U.S. rents rose an average 3 percent this year, according to the Zillow report. The steepest increases were in areas where technology job growth and limited new development drove up housing costs. Rents in San Jose, California, already the nation’s highest in 2013, jumped 12 percent to an average of $1,807 a month. San Francisco’s leasing costs climbed 11 percent to $1,598, and Denver’s increased 8.7 percent to $1,066.

Builders of multifamily homes broke ground at an annual pace of 340,000 in November, compared with an average 266,000 since 1994, according to Commerce Department data.
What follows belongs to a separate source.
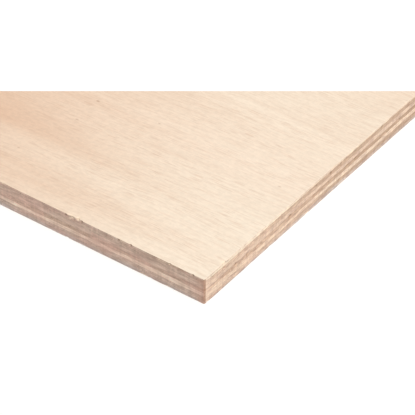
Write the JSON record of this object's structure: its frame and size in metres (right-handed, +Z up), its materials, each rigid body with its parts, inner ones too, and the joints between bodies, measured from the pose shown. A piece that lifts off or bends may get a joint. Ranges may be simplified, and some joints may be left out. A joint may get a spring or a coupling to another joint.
{
  "type": "plywood sheet",
  "caption": "Flat rectangular plywood sheet of crosswise glued hardwood plies with a pale sanded face, for sheathing, shelves and joinery.",
  "frame": {"origin": "middle of the underside, where the sheet lies on a level floor", "axes": "+X along the face grain and the long side, +Y across the grain along the short side, +Z up through the thickness, out of the face"},
  "size_m": [2.44, 1.22, 0.018],
  "materials": {
    "face_veneer": "sanded, unfinished",
    "crossband": "sawn, unfinished",
    "long_band": "sawn, unfinished",
    "back_veneer": "sanded, unfinished"
  },
  "bodies": {
    "root": {"back_veneer": "back_veneer", "lower_crossband": "crossband", "lower_long_band": "long_band", "core": "crossband", "upper_long_band": "long_band", "upper_crossband": "crossband", "face_veneer": "face_veneer"}
  },
  "joints": []
}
Nationally, most of the new apartments being built are higher-cost units, which is limiting landlords’ ability to raise rents at the high end of the market while doing little to ease prices for tenants at the low end, Olsen said.

Rents in the New York area increased 1.7 percent from 2013, to a monthly average of $1,228, according to Zillow. They climbed more slowly than the U.S. average as some tenants, even in pricey Manhattan, became buyers or balked at paying landlords more.

A report this month by appraiser Miller Samuel Inc. and brokerage Douglas Elliman Real Estate showed the median monthly apartment rent in Manhattan was $3,225 in November, up 2.6 percent from a year earlier. Rents in Brooklyn climbed 5.3 percent to a median of $2,948, while in Queens, they fell 8.2 percent to a median of $2,525, the firms said.